Although both these advantages remain, a number of measures have been put into place (or are proposed) aiming to reduce the attractiveness of “enveloping” property in this way. It is evident that the government really does not want residential properties (especially expensive ones) to be owned by companies.

The first measure is that with effect from 21 March a new penal SDLT rate of 15% applies where a “non-natural person” buys a residential property. As with the 7% rate, the new rules will not apply to most contracts made before 21 March but completed after that date. The definition of a “non-natural person” includes collective investment schemes (including unit trusts), companies and partnerships with a corporate partner. A foundation is likely to be treated as a company for these purposes. But the new rate does not apply where the purchaser (although a company) is making the purchase in its capacity as the trustee of a settlement or the nominee of a natural person or of a trustee.

For the purposes of the 15% rate, each individual dwelling is viewed as a separate entity. The obvious example is the purchase of a block of flats where the 15% rate applies only if and to the extent that individual flats are worth more than £2m. However, the special relief for “averaging out” SDLT where a number of separate dwellings are acquired in a single transaction does not apply: so it is not possible to avoid the 15% rate by bundling together a £2m+ property with a cheaper property in a single deal.

Property Developers

There is a limited exemption from the 15% rate for property developers: but the exemption is very limited. For example:

  • The acquisition must be made for the sole purpose of developing and reselling the land – so dealers, as distinct from developers, cannot benefit
  • The purchaser (or a company in the same group as the purchaser) must have been carrying on the business in question for at least two years before the acquisition.  However, HMRC have confirmed that this condition is treated as met by the purchaser if it is met by any company is the same group as the purchaser.  This means that a group of companies which forms a new special purpose vehicle for each development is likely to qualify
  • The relief is not available to property investment businesses

One particular situation in which the penal 15% rate may bear heavily and unfairly on property developers is where a developer buys a residential property for more than £2m with the intention of demolition and redevelopment. But depending on the precise circumstances, there are a number of strategies which may be available to avoid the inequity of the 15% rate in this situation.

CGT

Historically the charge to CGT has been residence based. Broadly, a non-resident has not been liable to UK CGT on capital gains arising on the disposal of UK real property and it is only in limited circumstances that gains made by some non-residents can be re-attributed to and thus taxed on UK residents. In particular it has been fairly easy for people of non-UK domicile to avoid CGT on UK property.

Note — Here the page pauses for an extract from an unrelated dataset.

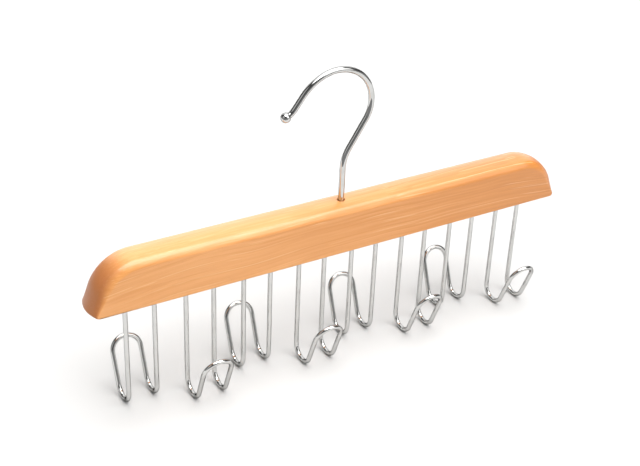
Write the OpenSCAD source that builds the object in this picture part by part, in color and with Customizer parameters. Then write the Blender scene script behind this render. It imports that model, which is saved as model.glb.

The government proposes to extend the UK CGT regime so as to tax gains on the disposal of residential property in the UK by non-resident, non-natural persons. The measure is likely to take effect from 6 April 2013 and the details are to be subject of consultation. A number of features are not yet finalised including

  • Who will be chargeable – presumably the same definition of “non-natural person” as for the 15% SDLT rate; but with the possible inclusion of non-resident trustees
  • What will be chargeable – probably only the same kind of “high value” properties as are targeted by the 7% and 15% SDLT rates
  • The rate of tax – possibly the 28% rate that currently applies to individuals rather than the (lower) rates of corporation tax. 

Annual charge on “enveloped” residential properties worth more than £2m

The “third strike” aimed at property-owning companies is the proposal that there should be an annual charge on residential properties held by non-natural persons at the following rates:

Property Value £2m-£5m £5m-£10m £10m-£20m >£20m
Annual charge 15,000 35,000 70,000 140,000

Pending the issue of its consultation document HMRC have published very little further information about the proposed annual charge. However, it appears at present (November 2012) that HMRC have listened to representations that the charge will not apply where the property is let out on a commercial basis to an occupier who is not connected with the owner. We shall further update this note when further details are available.

Existing Structures

When the consultation process is complete we shall have a better idea of what if anything should be done regarding existing arrangements. But if you are currently non-UK resident for tax purposes and likely to become resident in the near future then your position should be reviewed now.

Future Inheritance Tax Planning

The penal 15% SDLT charge on “enveloping” residential property worth more than £2m and the proposed annual charge are now likely to deter non-UK domiciles from shifting the situs of such properties by the use of a non-UK company. In future more use is likely to be made of mortgaging such properties and “parking” the sum borrowed outside the UK or simply insuring against the UK liability.